A number of rulings since have both refined and broadened the interpretation of s. 2(d). For example, in its 1999 decision in Delisle v. Canada (Deputy Attorney General), the SCC ruled that the personal freedom of association guarantee under s. 2(d) does not extend to associations or organizations. “[T]he fundamental freedoms protected by s. 2 of the Charter do not impose a positive obligation of protection or inclusion on Parliament or the government, except perhaps in exceptional circumstances which are not at issue here,” former justice Michel Bastarache wrote for the majority. As a result, the court rejected RCMP officer Gaétan Delisle’s constitutional challenge to the federal Public Service Staff Relations Act and part of the Canada Labour Code and upheld the federal police force’s exclusion from public services legislation.
Two years later, however, the court added a new twist to the freedom of association conundrum when it ruled that a clause in Ontario’s Labour Relations Act that excluded agricultural workers from provincial labour relations legislation — making it difficult, if not impossible for them to organize — was a violation of their Charter right to freedom of association. “It was a groundbreaking ruling,” Adams says about Dunmore v. Ontario (Attorney General), a 2001 decision that came about in response to the court challenge launched by the United Food and Commercial Workers, Canada’s largest private-sector union and the main one trying to organize agricultural workers in Ontario — to the decision by former Ontario premier Mike Harris’ government to remove agricultural workers from legislation enacted by the previous NDP government under Bob Rae that instituted statutory bargaining rights to all workers in the province.
In response, the Harris government introduced the Agricultural Employees Protection Act that gave, in Adams’ opinion, “minimally secured farm workers’ right to organize but gave them no explicit right to bargain and no protected right to strike.” Soon after, however, former UFCW head Mike Fraser launched a court challenge on behalf of Ontario agricultural workers against an Ontario mushroom grower with some 300 employees, 70 per cent of whom had already joined the union, who refused the UFCW’s offer to bargain collectively.
Despite his description of farm workers as being “poorly paid, face difficult working conditions, have low levels of skills and education, low status and limited employment mobility,” the trial judge in Fraser upheld the AEPA. But before the Ontario Court of Appeal heard — and eventually overturned — that ruling, the Supreme Court rendered a decision in another case involving provincial labour laws that once again moved the goalposts on the definition of freedom of association and prepared the playing field for the historic Fraser ruling.

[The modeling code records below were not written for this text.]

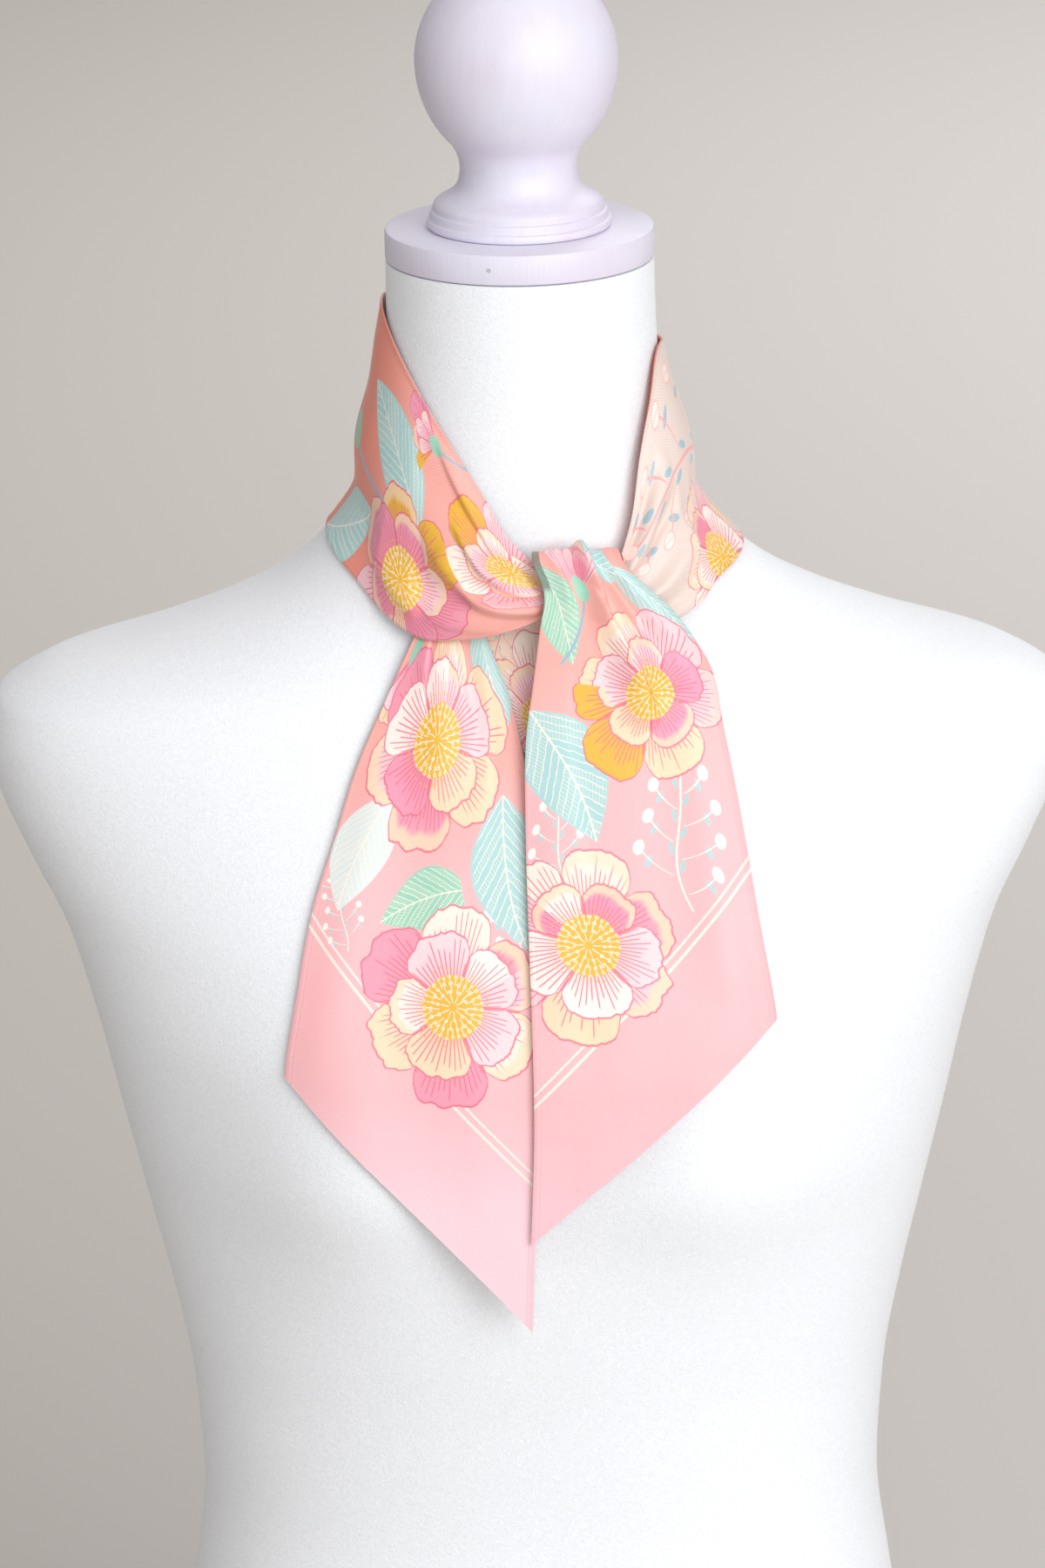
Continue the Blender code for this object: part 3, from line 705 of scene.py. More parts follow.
def nearest(cloth, places):
    """The place within the nearest of several motifs, in units of its size.

    Each motif has an across and an along in millimetres, a turn in degrees, a size in
    millimetres and a number that changes its petals and tint, kept in the third value.
    """
    best = None
    for across, along, turn, size, kind in places:
        inputs = {
            "Vector": cloth,
            "Location": (across / 1000, along / 1000, -kind * 0.02),
            "Rotation": (0.0, 0.0, math.radians(turn)),
            "Scale": (size / 1000, size / 1000, 1.0),
        }
        local = cloth.node("ShaderNodeMapping", {"vector_type": "TEXTURE"}, inputs)
        away = local.node("ShaderNodeVectorMath", {"operation": "LENGTH"}, {0: local}, 1)
        if best is None:
            best, best_away = local, away
            continue
        choice = {0: away.math("LESS_THAN", away, best_away), 4: best, 5: local}
        best = local.node("ShaderNodeMix", {"data_type": "VECTOR"}, choice, 1)
        best_away = away.both(best_away)
    return parts(best)


def parts(vector):
    """The x, y and z of a vector."""
    x = vector.node("ShaderNodeSeparateXYZ", None, {0: vector})
    split = x.socket.node
    return [Wire(x.tree, split.outputs[k]) for k in range(3)]


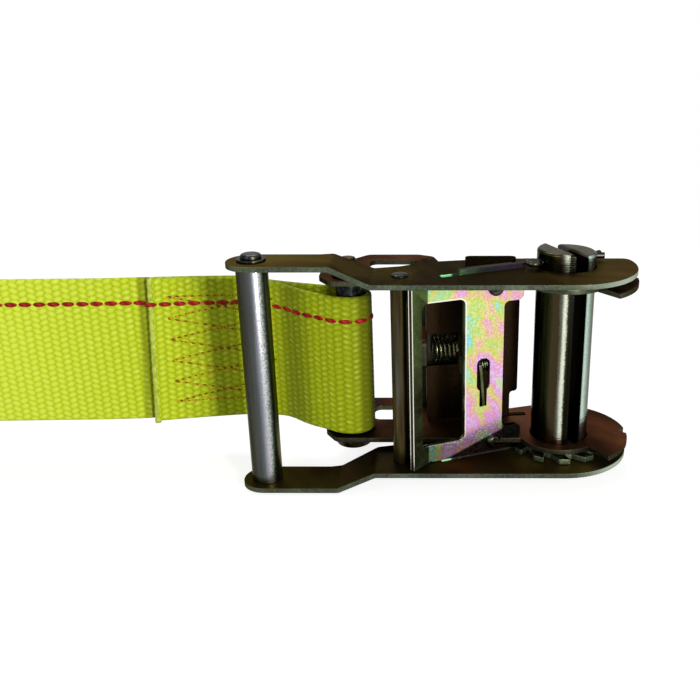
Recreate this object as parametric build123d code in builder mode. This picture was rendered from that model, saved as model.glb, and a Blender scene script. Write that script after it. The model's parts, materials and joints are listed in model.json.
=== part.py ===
from build123d import *
from math import asin, atan2, cos, degrees, radians, sin, sqrt, tan
import os

# Ratchet tie down: the fixed end of a 50 mm lashing, with its ratchet buckle folded shut.
# The frame's origin is on the spindle axis, half way between the side plates.
# +Z runs along the spindle, +X points away from the sewn strap, -Y is the handle's side.

# ---------------------------------------------------------------- driving sizes, in mm
webbing_width = 50.0
webbing_thickness = 2.0
base_sheet = 1.6            # side plates of the base
handle_sheet = 1.6          # side plates of the handle
pawl_sheet = 1.6            # both pawls
wheel_sheet = 1.8           # ratchet wheels

side_clear = 0.6            # webbing edge to base plate
run_clear = 0.25            # between faces that turn past one another
slide_clear = 0.35          # between a pawl and the slot that it slides in
fit_clear = 0.05            # rivets and bolts in their holes
seat = 0.02                 # how far a fixed end sinks into what carries it

spindle_radius = 9.1
slot_gap = 4.4              # the webbing slot between the spindle halves
slot_angle = -65.0          # direction of the webbing slot about Z

tooth_count = 12
wheel_tip_radius = 16.3
wheel_root_radius = 12.7

cam_radius = 22.3           # base plate round the spindle
cam_low_radius = 13.5       # its cut-back stretch, where the drive pawl works
cam_step_angle = -52.0      # where the low stretch ends
notch_angle = 3.0           # the V notch that holds the handle wide open
notch_depth = 2.6
notch_half_width = 2.0

base_length = 76.6          # spindle axis to the strap end of the base
base_near_y = -4.8
base_far_y = 28.0           # the raised back of the strap end
base_waist_y = 15.8         # far edge between that raised back and the cam
bolt_inset = 9.1            # strap bolt to the strap end of the base
strap_bolt_x = -(base_length - bolt_inset)
strap_bolt_y = 2.4
strap_bolt_radius = 3.0
bolt_sleeve_radius = 4.0
bolt_head_radius = 5.75
bolt_head_height = 3.2
bolt_tail_radius = 2.8
bolt_tail_height = 6.0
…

In 2002, the British Columbia government introduced the Health and Social Services Delivery Improvement Act in an effort to defuse a perceived health-care crisis through provisions that enable employers to cut costs and increase operational flexibility through contracting out, layoffs, bumping, and job security. “The legislation invalidated agreement provisions that conflicted with its provisions, precluded the parties from contracting out of the statute, and enacted a provision whereby the act prevailed over negotiated collective agreements,” notes Armstrong.
In its decision in Health Services and Support-Facilities Subsector Bargaining Assn. v. British Columbia, the Supreme Court struck down the act, ruling the legislation “substantially interferes” with the procedural right to collective bargaining it deemed to be guaranteed by s. 2(d). The decision in essence overturned the jurisprudence that had arisen from the so-called “labour trilogy” cases in 1987 that found that s. 2(d) did not include a right to collective bargaining.
In his essay, “The Freedom of Association Mess: How We Got into It and How We Can Get out of It,” University of Toronto labour law professor Brian Langille acknowledges the importance of the Dunmore and Health Services rulings, though he doesn’t agree with the latter being “widely hailed as a step forward for workers’ freedom of association.”
In his essay, which has aroused as much controversy in some quarters as the decision itself, Langille argues against both “the particular conception of collective bargaining the court promoted and the reasons it deployed in support of its holding.” He adds that, in its ruling, “the court misread Canadian labour law history, misunderstood Canada’s international labour law obligations, and misstated Charter values; that it very unhelpfully perpetuated discussions of labour rights as inherently ‘collective’; and that it ignored the distinction between ‘freedoms’ and ‘rights’ that is critical to understanding Charter freedoms in general and freedom of association in particular.”
In essence, he argues the Supreme Court seems determined — but is ill-equipped — to rewrite Canada’s labour code by choosing which employees do and do not have access to labour rights granted under s. 2(d). “This argument,” wrote York University labour and employment law professor David Doorey on his blog, “would require a fundamental rethinking of how courts have treated equality rights.”
Though the Supreme Court relied heavily on international law in Health Services, the Ontario Court of Appeal chose instead to rely on contemporary Canadian labour law. In its decision to overturn the AEPA, it gave the Ontario government a year to introduce a legal regime for farm workers that embraced the familiar labour law principle of “majoritarian exclusivity,” meaning that unions, in order to win bargaining rights, would have to first win the support of the majority of workers in a bargaining unit. And the court went even further by requiring that the legislation “eradicate the possibility of irreconcilable demands from multiple employee representatives, purporting to simultaneously represent employees in the same workplace with similar job functions.”
For Adams, that standard is “offensive” in regards to international human rights law, which he says recognizes the right of workers to organize and bargain through non-majority unions if they choose to do so. He says that’s likely the reason the Supreme Court justices seemed divided at the hearing in Ottawa last December, which he attended. “They gave both sides lots of flack,” says Adams. Since the judges appeared split on some fundamental issues, he thinks the vote will be close. “The most sensible route would be for the court to overthrow [the Ontario Court of Appeal] but let the Ontario government know that is has to effectively protect the rights of agricultural workers to bargain effectively,” says Adams. “But if they uphold the ruling — wow! By making minority unionism illegal, Canada would be completely offside with the international human rights consensus.”